Are we ready for a ‘universal’ development agenda?
Thursday, August 6, 2015
In the same week U.S. presidential candidates take aim at each other for the first time on the debate stage, negotiators from 193 U.N. member states reached consensus on the sustainable development agenda that world leaders will meet to adopt at September’s U.N. General Assembly in New York.
After more than two years of negotiation and deliberation, the post-2015 agenda — covering 17 sustainable development goals and 169 individual indicators — is unabashedly ambitious. The first goal, for example, is “end poverty in all its forms everywhere.” The second? “End hunger.”
The sustainable development agenda is something else too: universal. It is meant to apply to developing and developed countries alike. And with so much ambition on the table, the post-2015 agenda could raise some tricky questions about living standards, environmental sustainability, and what exactly rich countries like the United States are agreeing to do over the next 15 years.
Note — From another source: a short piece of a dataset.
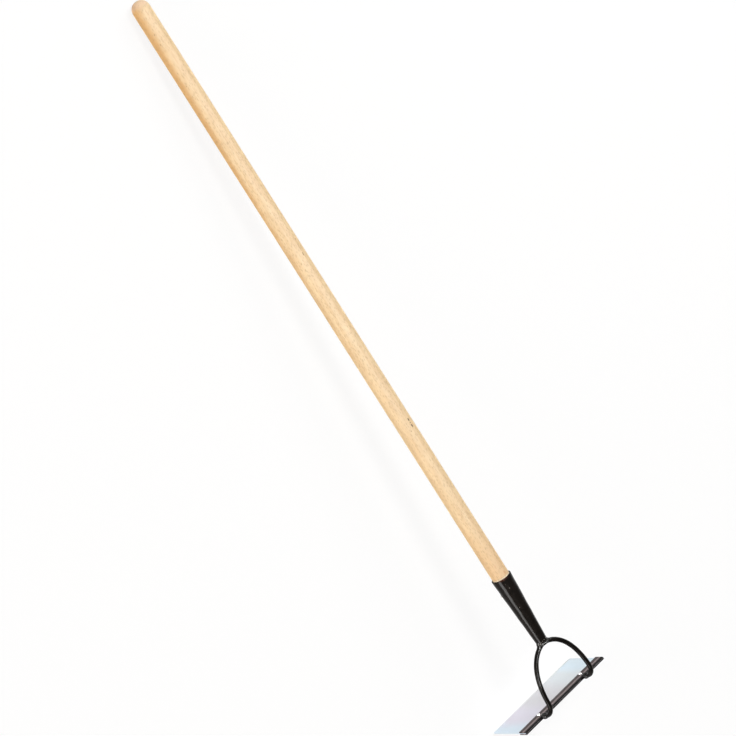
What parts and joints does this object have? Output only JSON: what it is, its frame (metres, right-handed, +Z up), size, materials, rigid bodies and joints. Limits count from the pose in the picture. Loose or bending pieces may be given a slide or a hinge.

Any discussion of global goals, especially those determined and championed by the United Nations, risks raising hackles within America’s polarized political atmosphere. It’s worth wondering whether anxieties about global governance and national sovereignty might throw a wrench in the gears of U.S. support for the SDG launch and implementation process.
Indicators associated with goal 10, which deals with reducing inequality, venture into territory that is full of political minefields in the U.S. and other rich countries. Target 10.7, for example, directs signatories to “facilitate orderly, safe, regular and responsible migration and mobility of people, including through implementation of planned and well-managed migration policies.”